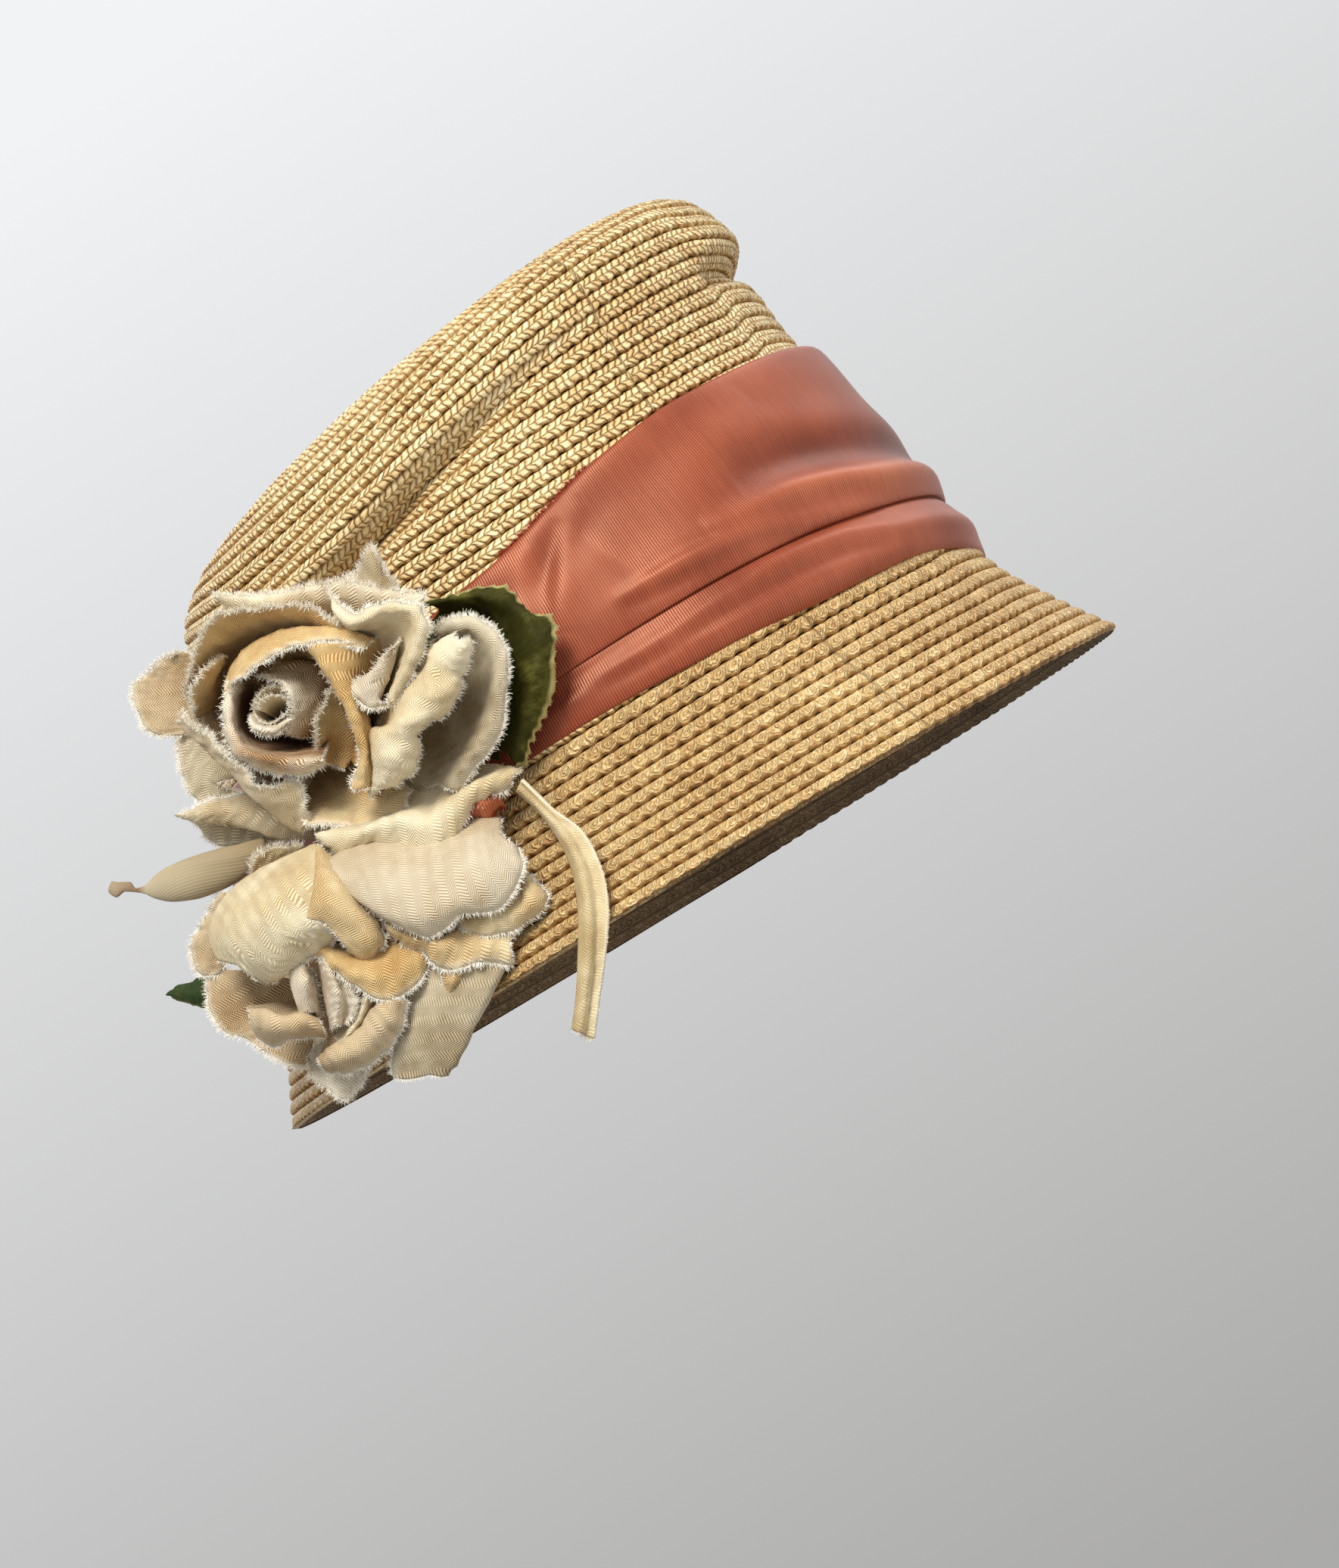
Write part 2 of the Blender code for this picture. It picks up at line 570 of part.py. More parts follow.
def tube(name, points, radii, sides, material):
    """A closed round tube along points, with a radius at each of them."""
    ahead = np.gradient(points, axis=0)
    ahead /= np.linalg.norm(ahead, axis=1, keepdims=True)
    across = np.cross(ahead, SPRAY_OUT)
    across /= np.linalg.norm(across, axis=1, keepdims=True)
    outward = np.cross(across, ahead)
    angle = np.linspace(0.0, 2 * math.pi, sides, endpoint=False)[None, :, None]
    ring = np.cos(angle) * across[:, None] + np.sin(angle) * outward[:, None]
    wall = points[:, None] + radii[:, None, None] * ring
    count = len(points) * sides
    faces = grid_faces(len(points), sides, True, 0, flip=True)
    faces.append(tuple(range(sides)))
    faces.append(tuple(range(count - sides, count))[::-1])
    return make_object(name, wall.reshape(-1, 3), faces, material)


def make_stem(hat, material):
    """The cloth-covered stem of the spray, which hangs below the rim."""
    rows = np.arange(len(STEM), dtype=float)
    at = np.linspace(0.0, rows[-1], STEM_POINTS)
    degrees, height, lift = (smooth_interp(at, rows, table_column(STEM, STEM_COLUMNS, name)) for name in STEM_COLUMNS)
    points = skin_point(hat, degrees, height, lift)
    return tube("hanging_stem", points, np.full(STEM_POINTS, STEM_RADIUS), 8, material)


# The twisted bud that points out behind the roses, in the spray frame, with its radius at each row
BUD_COLUMNS = ("x", "y", "o", "radius")
TWISTED_BUD = (
    (-93.7, 14.5, 63.0, 1.6),
    (-100.5, 11.8, 62.0, 2.4),
    (-107.0, 9.0, 60.0, 4.2),
    (-114.0, 6.0, 57.0, 5.8),
    (-122.0, 2.5, 54.0, 5.4),
    (-130.0, -0.5, 51.0, 3.6),
    (-136.0, -1.5, 49.0, 1.4),
    (-142.5, -0.5, 47.0, 0.9),
)


def make_twisted_bud(material):
    """A rolled leaf that tapers to a dry tip."""
    x, y, o, radius = (table_column(TWISTED_BUD, BUD_COLUMNS, name) for name in BUD_COLUMNS)
    return tube("twisted_bud", spray_to_hat(x, y, o), radius, 8, material)


def clear_scene():
    for obj in list(bpy.data.objects):
        bpy.data.objects.remove(obj)


def main():
    clear_scene()
    straw = make_material("straw", (0.62, 0.44, 0.20), 0.55)
    satin = make_material("satin", (0.50, 0.17, 0.10), 0.35)
    petal_cloth = make_material("petal_cloth", (0.80, 0.68, 0.46), 0.85)
    leaf = make_material("leaf", (0.12, 0.15, 0.04), 0.6)
    felt = make_material("felt", (0.25, 0.16, 0.10), 0.95)
    make_straw_body(straw)
    make_band(satin)
    hat = DressedHat()
    upper = RoseFrame(hat, -86.8, 38.6, (-0.51, -0.02, 0.86), 1.0, 0.96)
    lower = RoseFrame(hat, -79.0, -20.8, (-0.20, -0.42, 0.88), 0.85, 0.84)
    roses = (("rose_upper", upper, UPPER_ROSE, 26.0), ("rose_lower", lower, LOWER_ROSE, 21.0))
    for prefix, frame, table, heart_height in roses:
        make_rose_base(f"{prefix}_base", frame, felt)
        make_heart(f"{prefix}_heart", frame, heart_height, petal_cloth)
        make_rose(prefix, frame, table, petal_cloth)
    pointed = petal_grid(*UPPER_POINTED[1:], pointed=True)
    cloth_sheet("rose_upper_pointed", upper.place(pointed), CLOTH, petal_cloth)
    sliver = petal_grid(*LOWER_LEAF[1:], pointed=True)
    cloth_sheet("leaf_lower", lower.place(sliver, LEAF_FOLLOW, SLIVER_LIFT), CLOTH, leaf)
    make_leaf(hat, leaf)
    make_stem(hat, petal_cloth)
    make_twisted_bud(petal_cloth)


main()
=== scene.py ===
# %% [markdown]
# # A straw cloche hat with a satin band and cloth roses
#
# The hat is a cloche of the 1920s: straw braid sewn in a spiral from the middle of the tip to the rim,
# a wide band of satin draped round the crown, and a spray of two big cloth roses.
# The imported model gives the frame: its origin is the middle of the head opening, +Z goes up the crown,
# the brow looks towards -Y and the wearer's right, with the roses, is at -X.
# Every piece here is worked out as a surface with numpy and stands exactly where its solid is.

import json
import math

import bpy
import numpy as np
from mathutils import Matrix

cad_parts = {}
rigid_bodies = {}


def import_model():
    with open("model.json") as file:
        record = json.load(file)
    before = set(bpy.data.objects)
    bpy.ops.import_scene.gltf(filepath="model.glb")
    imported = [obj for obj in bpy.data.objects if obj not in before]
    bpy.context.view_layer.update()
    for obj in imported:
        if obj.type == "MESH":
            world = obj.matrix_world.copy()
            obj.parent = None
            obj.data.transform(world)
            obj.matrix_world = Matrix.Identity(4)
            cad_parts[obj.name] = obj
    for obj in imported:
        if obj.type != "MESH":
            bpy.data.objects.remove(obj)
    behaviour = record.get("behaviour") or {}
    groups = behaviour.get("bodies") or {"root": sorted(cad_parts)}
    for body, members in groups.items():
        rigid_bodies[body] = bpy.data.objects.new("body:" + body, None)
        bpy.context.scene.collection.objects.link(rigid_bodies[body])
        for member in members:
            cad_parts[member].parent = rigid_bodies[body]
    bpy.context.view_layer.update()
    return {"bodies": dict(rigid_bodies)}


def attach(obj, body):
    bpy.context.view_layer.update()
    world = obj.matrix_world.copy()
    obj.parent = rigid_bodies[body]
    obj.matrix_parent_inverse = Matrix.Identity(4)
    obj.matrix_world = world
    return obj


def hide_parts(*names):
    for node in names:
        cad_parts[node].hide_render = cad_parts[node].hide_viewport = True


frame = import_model()
MM = 0.001
HEAD_LINE = 31.5          # the rim lies this far below the origin; heights below are measured from the rim

# %% [markdown]
# ## The camera
#
# A hat worn at a slant is easiest to build upright, so the camera takes the slant instead: it stands at
# the wearer's front right, a little below the rim, and rolls until the hat leans as it does when worn.
# The three directions below, to the right, up and outwards to the camera, also serve to place the roses.

# %% Camera
AZIMUTH = math.radians(48.0)
LEAN = math.radians(31.3)
DISTANCE = 1100.0         # from the hat's axis, in millimetres
FRAME_WIDTH = 336.1       # what the picture's width covers at the target, in millimetres
FRAME_PIXELS = (1769, 2072)

UP = np.array([0.0, 0.0, 1.0])
OUT = np.array([-math.sin(AZIMUTH), -math.cos(AZIMUTH), 0.0])
RIGHT = np.array([math.cos(AZIMUTH), -math.sin(AZIMUTH), 0.0])
EYE = DISTANCE * OUT - 29.0 * UP
TARGET = 5.9 * RIGHT + 25.3 * UP


def unit(vectors):
    """Each vector divided by its length."""
    return vectors / np.maximum(np.linalg.norm(vectors, axis=-1, keepdims=True), 1e-12)


AHEAD = unit(TARGET - EYE)
LEVEL = unit(np.cross(AHEAD, UP))
STRAIGHT = np.cross(LEVEL, AHEAD)
PICTURE_RIGHT = math.cos(LEAN) * LEVEL - math.sin(LEAN) * STRAIGHT
PICTURE_UP = math.sin(LEAN) * LEVEL + math.cos(LEAN) * STRAIGHT
REACH = float(np.linalg.norm(TARGET - EYE))


def metres(points):
    """Points in millimetres above the rim become points of the frame in metres."""
    return (np.asarray(points) - [0.0, 0.0, HEAD_LINE]) * MM


camera = bpy.data.objects.new("camera", bpy.data.cameras.new("camera"))
bpy.context.scene.collection.objects.link(camera)
bpy.context.scene.camera = camera
camera.data.sensor_fit = "HORIZONTAL"
camera.data.sensor_width = 36.0
camera.data.lens = 36.0 * REACH / FRAME_WIDTH
turn = np.eye(4)
turn[:3, 0], turn[:3, 1], turn[:3, 2], turn[:3, 3] = PICTURE_RIGHT, PICTURE_UP, -AHEAD, metres(EYE)
camera.matrix_world = Matrix(turn.tolist())
print("camera at", np.round(metres(EYE), 3).tolist(), "lens", round(camera.data.lens, 1))

# %% [markdown]
# ## The shape of the straw
#
# A braid hat is blocked by hand and is never quite regular, so its shape is a stack of oval sections:
# each row of the table has a height over the rim, the oval's half length and half width, where its middle
# lies, and how much of the tip's tilt it takes. A smooth curve through the rows gives every section between.
# Two creases are folded into the crown, a deep one over the roses and a small one at the other side.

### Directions
Print the material above verbatim, first line through the line containing "return make_object(name, wall.reshape(-1, 3), faces, material)", both included.

### Solution below
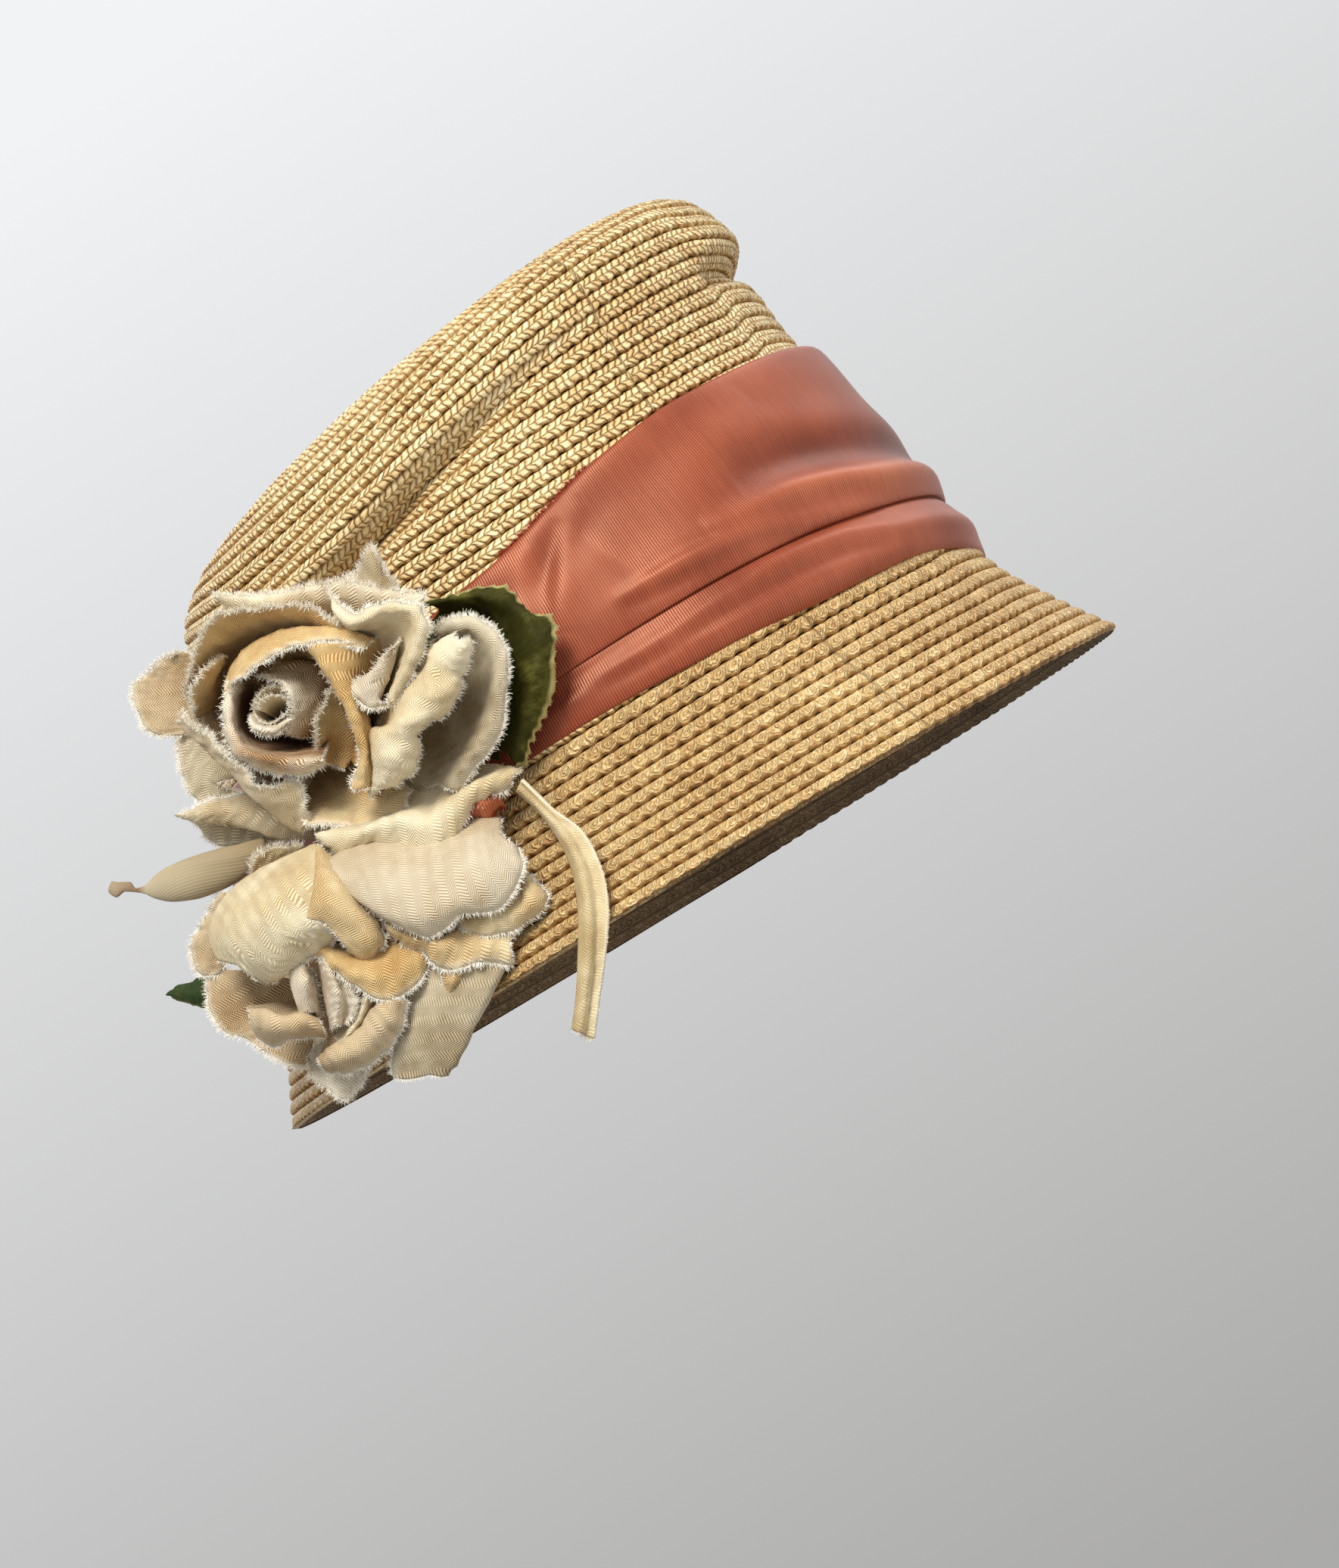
Write part 2 of the Blender code for this picture. It picks up at line 570 of part.py. More parts follow.
def tube(name, points, radii, sides, material):
    """A closed round tube along points, with a radius at each of them."""
    ahead = np.gradient(points, axis=0)
    ahead /= np.linalg.norm(ahead, axis=1, keepdims=True)
    across = np.cross(ahead, SPRAY_OUT)
    across /= np.linalg.norm(across, axis=1, keepdims=True)
    outward = np.cross(across, ahead)
    angle = np.linspace(0.0, 2 * math.pi, sides, endpoint=False)[None, :, None]
    ring = np.cos(angle) * across[:, None] + np.sin(angle) * outward[:, None]
    wall = points[:, None] + radii[:, None, None] * ring
    count = len(points) * sides
    faces = grid_faces(len(points), sides, True, 0, flip=True)
    faces.append(tuple(range(sides)))
    faces.append(tuple(range(count - sides, count))[::-1])
    return make_object(name, wall.reshape(-1, 3), faces, material)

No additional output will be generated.